A broader definition would increase the risk of government intervention for purposes that are not in line with democratic values, such as additional surveillance. On this issue, it will be important to strike a balance between the definition of public interest and its relation with the principles of limitation, necessity, and proportionality. In this light, a narrow definition focussing on areas of real societal importance seems necessary to mitigate this potential danger, but also to help in defining certain types of privately-held data as a public resource.

Second, the potential remuneration of commercial data holders for sharing data with public authorities is likely to become a controversial issue, as signaled by the responses from corporate stakeholders during the Commission public consultation. Overall, they lament a lack of economic incentives in the market to voluntarily engage in data sharing. To address these concerns, the proposal will likely include a compensatory regime for private companies, which can be expected to revolve around “adequate compensation for substantial investment”. This would be linked to the process undertaken by private companies in storing, cleaning, and maintaining data before making it available to the public. 

Inevitably, this issue sparks a variety of questions concerning data monetization and the actual price of data in the EU single market. Should the bar be set at market price–if so how do we calculate it? Or at a fixed price? 

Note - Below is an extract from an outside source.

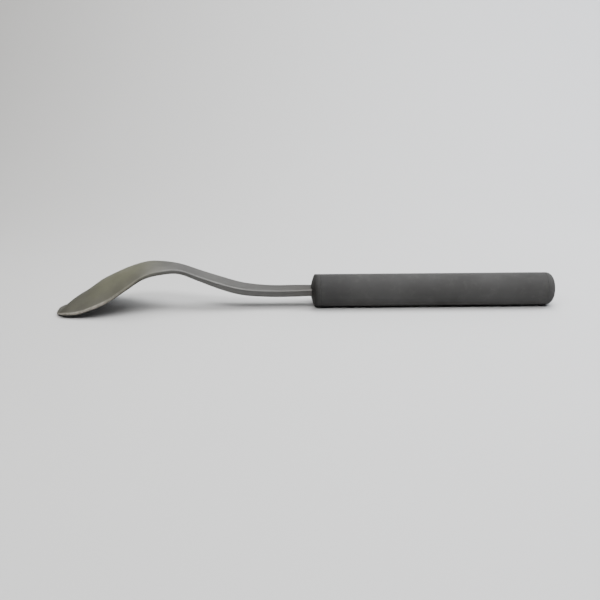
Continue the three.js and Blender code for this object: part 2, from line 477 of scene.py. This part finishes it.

From a public interest perspective, there are a lot of arguments against compensating companies for sharing such data. This is especially the case if public interest is narrowly and clearly defined and applies to cases where such data sharing can be seen as something akin to corporate social responsibility. In areas where corporate actions have a substantial impact on society—such as Co2 emissions or large-scale content moderation—it seems fair to require private actors to freely share data that can help with developing public policy aimed at reducing negative externalities caused by corporate actions.